[STATED EXERCISE] Set down each line from the one containing "push_rod();" to the one containing "return low[axis] *", inclusive, exactly as written and with nothing further.

[DATA IN THIS EXERCISE]
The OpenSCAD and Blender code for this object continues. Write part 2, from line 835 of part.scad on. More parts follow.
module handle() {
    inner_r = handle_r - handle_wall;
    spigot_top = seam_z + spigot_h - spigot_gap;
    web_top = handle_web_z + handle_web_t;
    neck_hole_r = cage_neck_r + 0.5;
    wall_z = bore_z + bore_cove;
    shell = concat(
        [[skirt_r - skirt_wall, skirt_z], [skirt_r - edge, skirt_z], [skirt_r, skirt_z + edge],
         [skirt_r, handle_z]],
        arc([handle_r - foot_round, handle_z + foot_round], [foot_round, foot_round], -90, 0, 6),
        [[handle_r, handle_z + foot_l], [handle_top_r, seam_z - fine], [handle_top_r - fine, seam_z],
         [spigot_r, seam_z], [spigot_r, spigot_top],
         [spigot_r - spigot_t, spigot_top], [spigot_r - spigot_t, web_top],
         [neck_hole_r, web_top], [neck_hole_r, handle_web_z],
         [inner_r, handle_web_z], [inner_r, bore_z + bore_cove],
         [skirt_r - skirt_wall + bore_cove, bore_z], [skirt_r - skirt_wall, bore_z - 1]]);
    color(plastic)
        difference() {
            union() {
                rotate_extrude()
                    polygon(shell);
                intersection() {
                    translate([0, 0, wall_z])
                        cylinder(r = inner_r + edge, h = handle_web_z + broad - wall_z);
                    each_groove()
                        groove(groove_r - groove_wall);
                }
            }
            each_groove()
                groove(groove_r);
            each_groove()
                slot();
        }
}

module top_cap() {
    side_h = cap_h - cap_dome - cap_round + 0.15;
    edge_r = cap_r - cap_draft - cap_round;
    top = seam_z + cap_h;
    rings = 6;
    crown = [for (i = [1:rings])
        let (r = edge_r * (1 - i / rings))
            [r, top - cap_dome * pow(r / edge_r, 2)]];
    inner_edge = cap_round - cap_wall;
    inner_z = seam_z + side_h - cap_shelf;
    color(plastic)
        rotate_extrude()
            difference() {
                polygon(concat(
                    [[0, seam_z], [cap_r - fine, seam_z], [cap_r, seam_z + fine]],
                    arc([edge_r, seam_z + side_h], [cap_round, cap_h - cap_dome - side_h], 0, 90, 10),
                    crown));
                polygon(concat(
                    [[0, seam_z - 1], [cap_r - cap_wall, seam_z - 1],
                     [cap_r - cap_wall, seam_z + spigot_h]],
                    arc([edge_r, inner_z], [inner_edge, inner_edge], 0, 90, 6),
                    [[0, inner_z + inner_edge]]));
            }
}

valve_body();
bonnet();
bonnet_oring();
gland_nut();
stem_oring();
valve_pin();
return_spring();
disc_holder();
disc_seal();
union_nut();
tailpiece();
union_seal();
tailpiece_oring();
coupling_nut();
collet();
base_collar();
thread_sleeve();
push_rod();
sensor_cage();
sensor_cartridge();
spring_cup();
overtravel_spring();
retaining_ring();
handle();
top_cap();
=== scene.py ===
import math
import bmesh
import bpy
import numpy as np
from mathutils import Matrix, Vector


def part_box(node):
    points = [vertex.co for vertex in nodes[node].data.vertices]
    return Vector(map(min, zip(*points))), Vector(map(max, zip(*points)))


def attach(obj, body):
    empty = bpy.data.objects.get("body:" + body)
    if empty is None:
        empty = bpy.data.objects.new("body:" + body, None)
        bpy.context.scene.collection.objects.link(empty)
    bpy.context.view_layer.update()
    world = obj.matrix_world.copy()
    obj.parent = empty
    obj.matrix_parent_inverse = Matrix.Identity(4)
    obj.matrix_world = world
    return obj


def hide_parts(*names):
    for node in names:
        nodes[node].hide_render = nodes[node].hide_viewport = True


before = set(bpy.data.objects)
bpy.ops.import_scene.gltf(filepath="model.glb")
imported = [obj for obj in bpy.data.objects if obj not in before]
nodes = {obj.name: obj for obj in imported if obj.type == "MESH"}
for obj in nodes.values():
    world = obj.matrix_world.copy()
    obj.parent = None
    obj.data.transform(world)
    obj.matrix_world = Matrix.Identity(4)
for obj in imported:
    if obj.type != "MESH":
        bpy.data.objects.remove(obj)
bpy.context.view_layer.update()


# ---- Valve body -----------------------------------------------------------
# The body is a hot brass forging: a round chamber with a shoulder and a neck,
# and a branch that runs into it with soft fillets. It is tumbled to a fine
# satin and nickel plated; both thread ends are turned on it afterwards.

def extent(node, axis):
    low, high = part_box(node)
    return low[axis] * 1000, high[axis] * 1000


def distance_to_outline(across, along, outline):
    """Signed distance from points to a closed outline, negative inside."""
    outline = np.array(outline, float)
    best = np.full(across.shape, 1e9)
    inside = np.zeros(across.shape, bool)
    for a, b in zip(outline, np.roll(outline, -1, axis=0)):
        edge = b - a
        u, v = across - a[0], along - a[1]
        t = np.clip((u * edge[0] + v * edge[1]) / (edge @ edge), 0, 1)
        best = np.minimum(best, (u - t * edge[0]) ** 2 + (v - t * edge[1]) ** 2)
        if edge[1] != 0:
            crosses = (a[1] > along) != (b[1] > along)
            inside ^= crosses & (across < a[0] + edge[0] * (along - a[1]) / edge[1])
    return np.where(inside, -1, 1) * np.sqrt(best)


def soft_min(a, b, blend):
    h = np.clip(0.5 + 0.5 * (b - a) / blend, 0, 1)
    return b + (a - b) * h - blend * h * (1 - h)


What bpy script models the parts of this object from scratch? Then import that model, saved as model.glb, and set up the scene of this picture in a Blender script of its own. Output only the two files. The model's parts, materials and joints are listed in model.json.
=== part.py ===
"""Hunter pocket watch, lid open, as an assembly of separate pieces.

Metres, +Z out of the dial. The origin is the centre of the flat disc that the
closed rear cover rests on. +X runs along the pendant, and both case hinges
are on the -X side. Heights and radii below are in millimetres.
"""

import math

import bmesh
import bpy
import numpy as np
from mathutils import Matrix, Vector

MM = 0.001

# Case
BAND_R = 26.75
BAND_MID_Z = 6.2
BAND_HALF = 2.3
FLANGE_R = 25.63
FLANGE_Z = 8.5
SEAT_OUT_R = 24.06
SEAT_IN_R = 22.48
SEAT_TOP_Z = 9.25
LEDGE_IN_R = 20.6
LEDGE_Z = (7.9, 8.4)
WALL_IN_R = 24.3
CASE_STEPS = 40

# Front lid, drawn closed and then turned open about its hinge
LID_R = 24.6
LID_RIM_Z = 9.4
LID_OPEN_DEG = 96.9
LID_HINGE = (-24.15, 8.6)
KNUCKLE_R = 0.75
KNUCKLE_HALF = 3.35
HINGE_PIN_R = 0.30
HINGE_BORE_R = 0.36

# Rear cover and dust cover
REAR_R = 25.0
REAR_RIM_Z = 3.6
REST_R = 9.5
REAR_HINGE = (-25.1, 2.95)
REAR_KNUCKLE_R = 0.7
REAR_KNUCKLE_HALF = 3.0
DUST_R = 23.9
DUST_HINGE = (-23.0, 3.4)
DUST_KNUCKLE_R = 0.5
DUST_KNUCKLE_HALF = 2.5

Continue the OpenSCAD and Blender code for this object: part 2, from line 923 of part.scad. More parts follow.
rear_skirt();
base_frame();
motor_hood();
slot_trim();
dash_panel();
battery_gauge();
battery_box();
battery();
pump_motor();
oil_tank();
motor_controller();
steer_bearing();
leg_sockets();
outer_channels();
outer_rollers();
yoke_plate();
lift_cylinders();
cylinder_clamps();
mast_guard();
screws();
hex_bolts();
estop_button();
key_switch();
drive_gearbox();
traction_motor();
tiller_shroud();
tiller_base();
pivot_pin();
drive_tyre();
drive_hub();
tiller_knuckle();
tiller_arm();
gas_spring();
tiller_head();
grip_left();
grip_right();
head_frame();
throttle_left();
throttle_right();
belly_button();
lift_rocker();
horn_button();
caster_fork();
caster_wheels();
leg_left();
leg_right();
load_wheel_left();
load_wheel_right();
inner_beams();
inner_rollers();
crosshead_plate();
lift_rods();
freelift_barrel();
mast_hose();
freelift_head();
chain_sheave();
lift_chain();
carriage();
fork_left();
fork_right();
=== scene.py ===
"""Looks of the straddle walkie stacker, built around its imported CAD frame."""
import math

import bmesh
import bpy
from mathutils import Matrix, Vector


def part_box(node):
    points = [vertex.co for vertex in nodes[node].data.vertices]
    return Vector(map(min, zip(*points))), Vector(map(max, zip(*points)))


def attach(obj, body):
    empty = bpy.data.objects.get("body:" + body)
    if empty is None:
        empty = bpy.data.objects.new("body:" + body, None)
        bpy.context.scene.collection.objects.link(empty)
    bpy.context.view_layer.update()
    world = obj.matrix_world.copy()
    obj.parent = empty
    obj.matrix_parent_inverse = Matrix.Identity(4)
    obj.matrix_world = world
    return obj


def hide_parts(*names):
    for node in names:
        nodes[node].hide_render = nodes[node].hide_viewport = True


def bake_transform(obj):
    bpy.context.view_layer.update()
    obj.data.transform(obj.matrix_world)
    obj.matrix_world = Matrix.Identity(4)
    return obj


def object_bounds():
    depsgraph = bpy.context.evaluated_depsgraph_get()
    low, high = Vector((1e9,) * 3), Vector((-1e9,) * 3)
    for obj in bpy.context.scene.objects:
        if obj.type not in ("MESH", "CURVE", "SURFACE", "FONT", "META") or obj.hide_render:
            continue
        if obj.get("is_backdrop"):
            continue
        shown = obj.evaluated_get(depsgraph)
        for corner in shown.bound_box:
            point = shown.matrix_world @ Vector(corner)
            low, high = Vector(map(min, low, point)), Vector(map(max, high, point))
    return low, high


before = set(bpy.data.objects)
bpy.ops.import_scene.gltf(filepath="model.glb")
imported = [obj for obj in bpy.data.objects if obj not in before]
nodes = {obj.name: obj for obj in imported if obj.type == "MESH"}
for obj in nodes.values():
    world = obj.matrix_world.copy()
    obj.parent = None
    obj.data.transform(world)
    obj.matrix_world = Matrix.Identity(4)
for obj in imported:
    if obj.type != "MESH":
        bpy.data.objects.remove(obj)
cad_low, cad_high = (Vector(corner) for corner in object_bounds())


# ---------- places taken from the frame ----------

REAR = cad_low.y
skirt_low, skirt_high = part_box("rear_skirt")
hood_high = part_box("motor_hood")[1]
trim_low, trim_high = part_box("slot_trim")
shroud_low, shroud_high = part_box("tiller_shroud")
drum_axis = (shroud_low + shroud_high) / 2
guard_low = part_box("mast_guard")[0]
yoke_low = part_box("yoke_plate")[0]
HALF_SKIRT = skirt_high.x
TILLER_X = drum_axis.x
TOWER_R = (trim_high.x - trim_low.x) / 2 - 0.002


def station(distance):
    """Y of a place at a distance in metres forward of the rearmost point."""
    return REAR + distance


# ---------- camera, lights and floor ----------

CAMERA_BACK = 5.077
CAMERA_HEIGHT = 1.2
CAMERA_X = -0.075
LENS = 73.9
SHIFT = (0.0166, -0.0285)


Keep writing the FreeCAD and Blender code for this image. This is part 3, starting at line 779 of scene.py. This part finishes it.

[ANSWER FOR THE TASK]
push_rod();
sensor_cage();
sensor_cartridge();
spring_cup();
overtravel_spring();
retaining_ring();
handle();
top_cap();
=== scene.py ===
import math
import bmesh
import bpy
import numpy as np
from mathutils import Matrix, Vector


def part_box(node):
    points = [vertex.co for vertex in nodes[node].data.vertices]
    return Vector(map(min, zip(*points))), Vector(map(max, zip(*points)))


def attach(obj, body):
    empty = bpy.data.objects.get("body:" + body)
    if empty is None:
        empty = bpy.data.objects.new("body:" + body, None)
        bpy.context.scene.collection.objects.link(empty)
    bpy.context.view_layer.update()
    world = obj.matrix_world.copy()
    obj.parent = empty
    obj.matrix_parent_inverse = Matrix.Identity(4)
    obj.matrix_world = world
    return obj


def hide_parts(*names):
    for node in names:
        nodes[node].hide_render = nodes[node].hide_viewport = True


before = set(bpy.data.objects)
bpy.ops.import_scene.gltf(filepath="model.glb")
imported = [obj for obj in bpy.data.objects if obj not in before]
nodes = {obj.name: obj for obj in imported if obj.type == "MESH"}
for obj in nodes.values():
    world = obj.matrix_world.copy()
    obj.parent = None
    obj.data.transform(world)
    obj.matrix_world = Matrix.Identity(4)
for obj in imported:
    if obj.type != "MESH":
        bpy.data.objects.remove(obj)
bpy.context.view_layer.update()


# ---- Valve body -----------------------------------------------------------
# The body is a hot brass forging: a round chamber with a shoulder and a neck,
# and a branch that runs into it with soft fillets. It is tumbled to a fine
# satin and nickel plated; both thread ends are turned on it afterwards.

def extent(node, axis):
    low, high = part_box(node)
    return low[axis] * 1000, high[axis] * 1000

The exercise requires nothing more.